Die Auswertung solcher Aufnahmen und Beobachtungen bei Naßschneelawinen gestattet, von der Art der Strömung aus gesehen, ihre Unterteilung in zwei Haupttypen. Der Anriss ist in beiden Fällen gleich, die Geländeform ähnlich, d.h. ein glatter, steiler Hang, und doch sind beide Niedergänge, in erster Linie wirkungsmässig, sehr verschieden.

A. Die Schneeverhältnisse sind aus dem Schicht- und Rammprofil 1 zu erkennen. Im wesentlichen handelt es sich um eine Neuschneeschicht mittlerer Festigkeit auf einer kohäsionsarmen Schwimm-schnee-Unterlage, Verhältnisse also, wie sie im Frühjahr regelmässig zu treffen sind.
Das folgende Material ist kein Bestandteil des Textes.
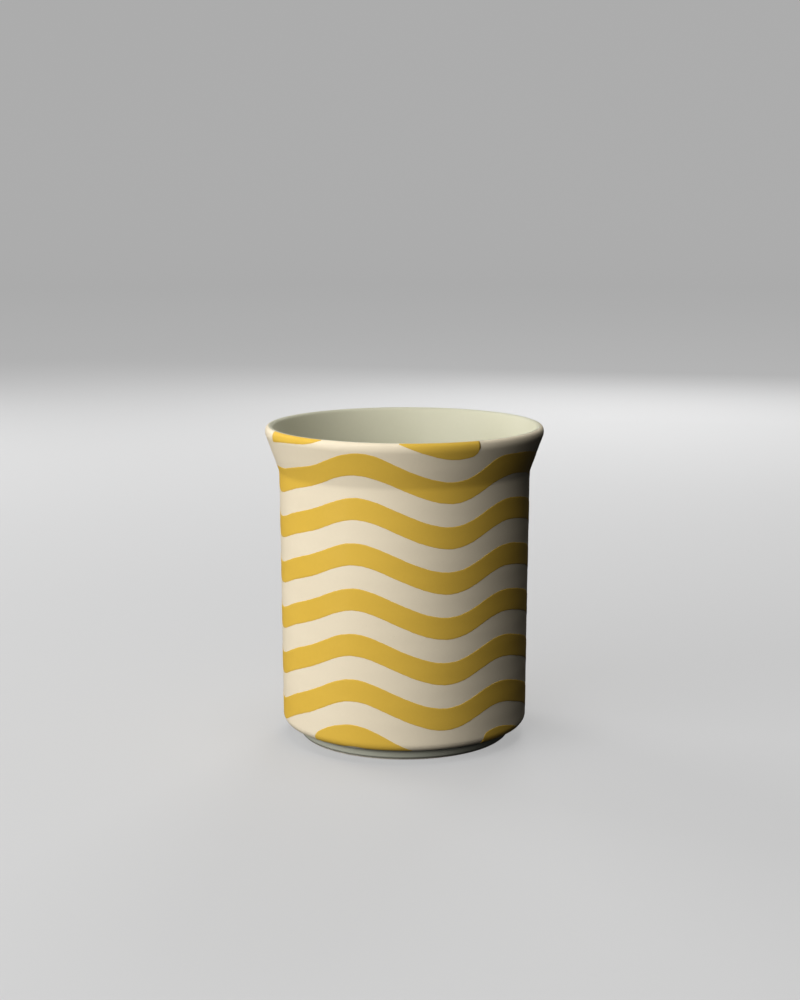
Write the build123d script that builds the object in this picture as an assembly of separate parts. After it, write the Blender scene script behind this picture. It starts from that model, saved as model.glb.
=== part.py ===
from build123d import *
from math import cos, pi, sin, tan, radians
import os

# A ceramic mug without a handle: a straight body on a small set-in foot, with a flared rim.
# Millimetres. The origin is the centre of the foot's resting face, +Z runs up the mug's axis,
# and -Y is the front, from which angles are counted towards +X.

# Outline of the finished, glazed mug, as radius from the axis and height
FOOT_RADIUS = 33.3          # foot ring's outer edge where it meets the table
FOOT_TOP_RADIUS = 34.7      # the same face where it meets the body
FOOT_INNER_RADIUS = 28.6    # inner edge of the foot ring at the table
FOOT_INNER_TOP_RADIUS = 27.6
FOOT_HEIGHT = 3.4           # from the table to the underside of the body
BASE_HEIGHT = 3.3           # underside of the floor, inside the foot ring
HEEL_RADIUS = 39.3          # body just above the rounded heel
HEEL_SLOPE = 16.7           # degrees that the heel's underside rises outwards
BODY_RADIUS = 40.0          # body just below the flare
FLARE_START = 86.3
FLARE_ANGLE = 20.0          # degrees from the vertical
LIP_SHOULDER = (44.16, 97.67)   # where the straight flare starts to round over
INNER_RADIUS = 36.4         # bore of the cup
FLOOR_TOP = 8.8

# Roundings
FOOT_EDGE_ROUND = 0.7
FOOT_CORNER_ROUND = 0.4
HEEL_ROUND = 2.6
FLARE_ROUND = 4.5
LIP_SHOULDER_ROUND = 3.5
LIP_SHOULDER_TURN = 35.3    # degrees turned at the shoulder's radius
LIP_EDGE_ROUND = 1.3
INNER_FLARE_ROUND = 9.0
INNER_FLOOR_ROUND = 10.0

# Layers
GLAZE = 0.25                # thickness of every glaze coat
ENAMEL = 0.15               # thickness of the printed yellow bands
DRY_FOOT = 0.6              # bare clay at the bottom of the foot ring

# Joint between the body and the foot ring
SLIP = 0.2                  # bed of slip that holds the foot on
JOINT_HEIGHT = 3.8          # top of the foot ring under the slip
TONGUE_RADIUS = 31.2        # middle of the ring's raised tongue
TONGUE_WIDTH = 2.4
TONGUE_HEIGHT = 1.4

# Where one coat ends and the next begins
COAT_SPLIT_RADIUS = 38.0    # inside the wall: outer coats beyond it, liner within it
LIP_SPLIT_RADIUS = 43.65    # just outside the lip's crest, where cream meets liner
LIP_SPLIT_HEIGHT = 99.4     # in the clay under that place
LIP_MIDDLE_RADIUS = 42.4    # in the clay where the flare ends
FOOT_SPLIT_RADIUS = 31.2    # middle of the foot ring
LINER_SPLIT_HEIGHT = 6.0    # inside the floor

# Wavy bands: the level of each edge, and the wave that every edge follows
BAND_COUNT = 8              # one cut by the lip, six whole ones, one cut by the foot
FIRST_WHOLE_TOP = 92.1      # middle level of the top edge of the first whole band
BAND_PITCH = 13.75
PITCH_GROWTH = 0.066        # added to the pitch with the square of the distance down
BAND_WIDTH = 6.8
WIDTH_GROWTH = 0.055
SIDE_DROOP = 0.83           # how much lower each band hangs at the two sides
BAND_TURN = 0.01            # radians that each band is turned past the one above it
WAVES = (                   # times round the mug, height, turn in radians
    (2, 1.14, 0.028),
    (4, 3.86, 0.460),
    (6, 0.70, 0.169),
    (8, 0.28, 0.164),
    (10, 0.36, -0.198),
)
WAVE_STEPS = 60
LIP_BAND_START = -67.5      # degrees: the lip's band is printed only between these two
LIP_BAND_END = 30.8

# Reach of the construction shapes
FAR = 60.0
TALL = 110.0
AXIS_OVERLAP = 5.0


def glazed_outline():
    """Half section of the finished mug, carried past the axis and GLAZE below the table."""
    heel_height = FOOT_HEIGHT + (HEEL_RADIUS - FOOT_TOP_RADIUS) * tan(radians(HEEL_SLOPE))
    outer = FilletPolyline(
        (-AXIS_OVERLAP, BASE_HEIGHT),
        (FOOT_INNER_TOP_RADIUS, BASE_HEIGHT),
        (FOOT_INNER_RADIUS, -GLAZE),
        (FOOT_RADIUS, -GLAZE),
        (FOOT_TOP_RADIUS, FOOT_HEIGHT),
        (HEEL_RADIUS, heel_height),
        (BODY_RADIUS, FLARE_START),
        LIP_SHOULDER,
        radius=[
            FOOT_CORNER_ROUND, FOOT_EDGE_ROUND, FOOT_EDGE_ROUND,
            FOOT_CORNER_ROUND, HEEL_ROUND, FLARE_ROUND,
        ],
    )
    lip_turn = 180 - LIP_SHOULDER_TURN
    shoulder = JernArc(outer @ 1, outer % 1, LIP_SHOULDER_ROUND, LIP_SHOULDER_TURN)
    lip_edge = JernArc(shoulder @ 1, shoulder % 1, LIP_EDGE_ROUND, lip_turn)
    lip_end = lip_edge @ 1
    inner_flare_start = lip_end.Y - (lip_end.X - INNER_RADIUS) / tan(radians(FLARE_ANGLE))
    inner = FilletPolyline(
        lip_end,
        (INNER_RADIUS, inner_flare_start),
        (INNER_RADIUS, FLOOR_TOP),
        (-AXIS_OVERLAP, FLOOR_TOP),
        radius=[INNER_FLARE_ROUND, INNER_FLOOR_ROUND],
    )
    closing = Line(inner @ 1, outer @ 0)
    return make_face(Wire([*outer.edges(), *shoulder.edges(), *lip_edge.edges(), *inner.edges(),
                           *closing.edges()]))


def zone(*corners):
    """A polygon in the half section, which picks out one layer or one piece."""
    return make_face(Polyline(*corners, close=True))


def block(low_radius, high_radius, low, high):
    """A rectangle in the half section."""
    return zone((low_radius, low), (high_radius, low), (high_radius, high), (low_radius, high))


def turned(section):
    """The solid that the half section sweeps round the mug's axis."""
    return revolve(Plane.XZ * section, Axis.Z)


def outer_coat_zone():
    """Everything outside the middle of the wall, up to just short of the lip's crest."""
    return zone(
        (COAT_SPLIT_RADIUS, -AXIS_OVERLAP),
        (FAR, -AXIS_OVERLAP),
        (FAR, TALL),
        (LIP_SPLIT_RADIUS, TALL),
        (LIP_SPLIT_RADIUS, LIP_SPLIT_HEIGHT),
        (LIP_MIDDLE_RADIUS, LIP_SHOULDER[1]),
        (COAT_SPLIT_RADIUS, FLARE_START - AXIS_OVERLAP),
    )


def liner_zone():
    """Everything above the middle of the floor and inside the outer coat's zone."""
    return zone(
        (0, LINER_SPLIT_HEIGHT),
        (COAT_SPLIT_RADIUS, LINER_SPLIT_HEIGHT),
        (COAT_SPLIT_RADIUS, FLARE_START - AXIS_OVERLAP),
        (LIP_MIDDLE_RADIUS, LIP_SHOULDER[1]),
        (LIP_SPLIT_RADIUS, LIP_SPLIT_HEIGHT),
        (LIP_SPLIT_RADIUS, TALL),
        (0, TALL),
    )


def ring_zone():
    """The foot ring with its tongue."""
    half = TONGUE_WIDTH / 2
    ring = block(0, COAT_SPLIT_RADIUS, -AXIS_OVERLAP, JOINT_HEIGHT)
    tongue = block(TONGUE_RADIUS - half, TONGUE_RADIUS + half, 0, JOINT_HEIGHT + TONGUE_HEIGHT)
    return ring + tongue


def slip_zone():
    """The foot ring's zone grown by the slip's thickness, which leaves the groove above it."""
    half = TONGUE_WIDTH / 2 + SLIP
    bed_top = JOINT_HEIGHT + SLIP
    bed = block(0, COAT_SPLIT_RADIUS, -AXIS_OVERLAP, bed_top)
    groove = block(TONGUE_RADIUS - half, TONGUE_RADIUS + half, 0, bed_top + TONGUE_HEIGHT)
    return bed + groove


def wave_height(angle):
    """Height of every band edge above its middle level, at an angle round the mug."""
    return sum(size * cos(times * (angle + turn)) for times, size, turn in WAVES)


def wavy_ring(radius, level, whole):
    """A closed curve round the mug at one band's level, following the wave."""
    points = []
    for step in range(WAVE_STEPS):
        angle = 2 * pi * step / WAVE_STEPS
        droop = SIDE_DROOP * whole * sin(angle) ** 4
        height = level + wave_height(angle + BAND_TURN * whole) - droop
        points.append(Vector(radius * sin(angle), -radius * cos(angle), height))
    return Edge.make_spline(points, periodic=True)


def wavy_slab(band):
    """The space between the edges of one band, from inside the wall to outside it."""
    whole = band - 1
    top = FIRST_WHOLE_TOP - BAND_PITCH * whole - PITCH_GROWTH * whole * abs(whole)
    width = BAND_WIDTH + WIDTH_GROWTH * whole
    inner = wavy_ring(COAT_SPLIT_RADIUS - AXIS_OVERLAP, top, whole)
    outer = wavy_ring(FAR, top, whole)
    top_face = Face.make_surface_from_curves(inner, outer)
    return Solid.extrude(top_face, Vector(0, 0, -width))


def lip_band_sector():
    """The wedge round the axis in which the lip's band is printed."""
    rim = CenterArc((0, 0), FAR, LIP_BAND_START - 90, LIP_BAND_END - LIP_BAND_START)
    sides = Polyline(rim @ 1, (0, 0), rim @ 0)
    return extrude(make_face(Wire([*rim.edges(), *sides.edges()])), amount=TALL)


glazed = glazed_outline()
clay = offset(glazed, -GLAZE)
coats = glazed - clay
half_clay = clay & block(0, FAR, -AXIS_OVERLAP, TALL)
foot_coat_zone = block(FOOT_SPLIT_RADIUS, COAT_SPLIT_RADIUS, DRY_FOOT, LINER_SPLIT_HEIGHT)
base_coat_zone = block(0, FOOT_SPLIT_RADIUS, DRY_FOOT, LINER_SPLIT_HEIGHT)

parts = {
    "clay_body": turned(half_clay - slip_zone()),
    "foot_ring": turned(half_clay & ring_zone()),
    "slip_seam": turned(half_clay & (slip_zone() - ring_zone())),
    "liner_glaze": turned(coats & liner_zone()),
    "cream_coat": turned(coats & outer_coat_zone()),
    "foot_glaze": turned(coats & foot_coat_zone),
    "base_glaze": turned(coats & base_coat_zone),
}

printed = offset(glazed, ENAMEL) - glazed
print_skin = turned(printed & outer_coat_zone())
for band in range(BAND_COUNT):
    parts[f"yellow_wave_{band + 1}"] = print_skin & wavy_slab(band)
parts["yellow_wave_1"] = parts["yellow_wave_1"] & lip_band_sector()

os.makedirs("parts", exist_ok=True)
for name, shape in parts.items():
    export_step(shape, f"parts/{name}.step")
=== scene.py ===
import math

import bmesh
import bpy
import numpy as np
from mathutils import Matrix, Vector


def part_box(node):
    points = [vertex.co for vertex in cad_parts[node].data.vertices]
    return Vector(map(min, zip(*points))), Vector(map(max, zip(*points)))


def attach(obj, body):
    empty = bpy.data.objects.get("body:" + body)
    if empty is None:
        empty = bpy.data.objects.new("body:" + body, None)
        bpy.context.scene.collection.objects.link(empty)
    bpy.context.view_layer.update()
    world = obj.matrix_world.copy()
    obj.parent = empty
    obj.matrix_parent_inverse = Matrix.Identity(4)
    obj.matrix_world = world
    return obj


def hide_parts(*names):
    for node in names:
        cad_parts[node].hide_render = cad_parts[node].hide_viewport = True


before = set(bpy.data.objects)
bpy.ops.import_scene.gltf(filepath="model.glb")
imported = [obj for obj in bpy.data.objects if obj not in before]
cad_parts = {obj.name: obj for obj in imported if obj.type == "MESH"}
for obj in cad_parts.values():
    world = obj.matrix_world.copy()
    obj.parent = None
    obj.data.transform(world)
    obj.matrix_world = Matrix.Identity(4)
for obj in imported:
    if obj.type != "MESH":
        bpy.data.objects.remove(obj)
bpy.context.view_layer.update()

# A handle-less ceramic mug. Metres, +Z up, the foot stands on z = 0 and -Y is the front.
# Angles round the mug are counted from the front towards +X, heights from the table.

MM = 0.001
FULL_TURN = 2 * math.pi

# ---------------------------------------------------------------- the outline
FOOT_RADIUS = 33.3 * MM             # foot ring's outer edge where it meets the table
FOOT_TOP_RADIUS = 34.7 * MM         # the same face where it meets the body
FOOT_INNER_RADIUS = 28.6 * MM       # inner edge of the foot ring at the table
FOOT_INNER_TOP_RADIUS = 27.6 * MM
FOOT_HEIGHT = 3.4 * MM              # from the table to the underside of the body
BASE_HEIGHT = 3.3 * MM              # underside of the floor, inside the foot ring
HEEL_RADIUS = 39.3 * MM             # body just above the rounded heel
HEEL_SLOPE = math.radians(16.7)     # rise of the heel's underside
BODY_RADIUS = 40.0 * MM             # body just below the flare
FLARE_START = 86.3 * MM
FLARE_ANGLE = math.radians(20.0)    # from the vertical
LIP_SHOULDER = Vector((44.16 * MM, 97.67 * MM))     # where the flare starts to round over
INNER_RADIUS = 36.4 * MM            # bore of the cup
FLOOR_TOP = 8.8 * MM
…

Die Loslösung der Lawine erfolgte durch Sprengung mit 240 g Telsit J in 20 cm Tiefe. Die mittlere Geschwindigkeit auf der Beobachtungsstrecke betrug 28 km/h, die Breite des Anrisses auf der Höhe der Sprengstelle 10 m, einige Meter tiefer 60 m.

Beobachtet man die Strömung des Schnees an der Spitze ( Photos 1 und 2 ), so erkennt man, dass die strömende Masse sich vorerst auf die intakte Schneeschicht schiebt; letztere bricht dann unter der Last zusammen und beginnt sich ebenfalls zu bewegen. Schematisch kann diese Art des Vor-greifens etwa nach Skizze 1 festgehalten werden.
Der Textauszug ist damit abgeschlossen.